In our piece on the difference between being alone and being lonely, there is a longer look at how attachment style shapes this whole period, not just the legal piece of it.
Choose your attorney based on the process, not just the price
Not every family law attorney is trained in collaborative practice. If you want collaborative divorce, you need an attorney who has completed specific training in collaborative law and who practices it regularly. Most states have a collaborative law professional association, often affiliated with the International Academy of Collaborative Professionals, where you can search for trained practitioners by region.
For traditional divorce, you want an attorney who is experienced in litigation in your specific jurisdiction and who is honest with you about what your case is actually worth fighting over. A good traditional divorce attorney will tell you when settling makes more sense than going to court. A less scrupulous one will run up billable hours on battles that will cost more than the asset at stake.
Ask any attorney you interview these specific questions. How many cases of my type have you handled in the last two years? What is your typical timeline? What decisions do I make versus what decisions do you make?
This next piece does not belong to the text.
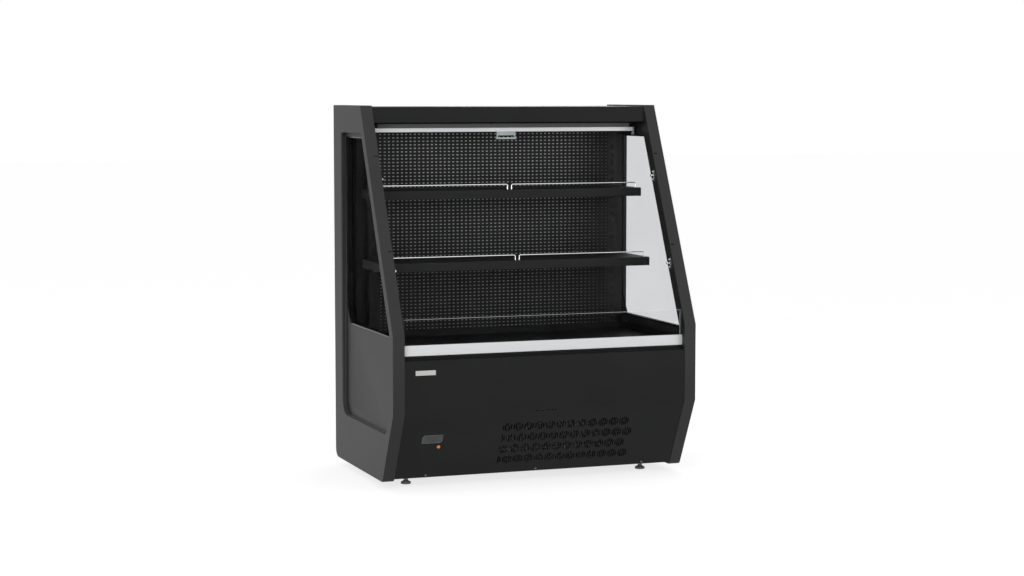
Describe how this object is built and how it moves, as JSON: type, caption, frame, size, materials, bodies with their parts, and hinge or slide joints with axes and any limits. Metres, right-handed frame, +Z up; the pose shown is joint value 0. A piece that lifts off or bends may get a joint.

What happens if my spouse stops cooperating?
For collaborative cases, also ask: Who are the neutral professionals you typically work with? What does your process look like if we hit an impasse? Can I speak with a former client?
The attorney you choose shapes your experience of this process more than almost any other single variable. Take the consultations, even if they cost a small fee. Most family law attorneys offer a paid initial consultation of thirty to sixty minutes, typically $150 to $350. That money is worth spending before you sign anything.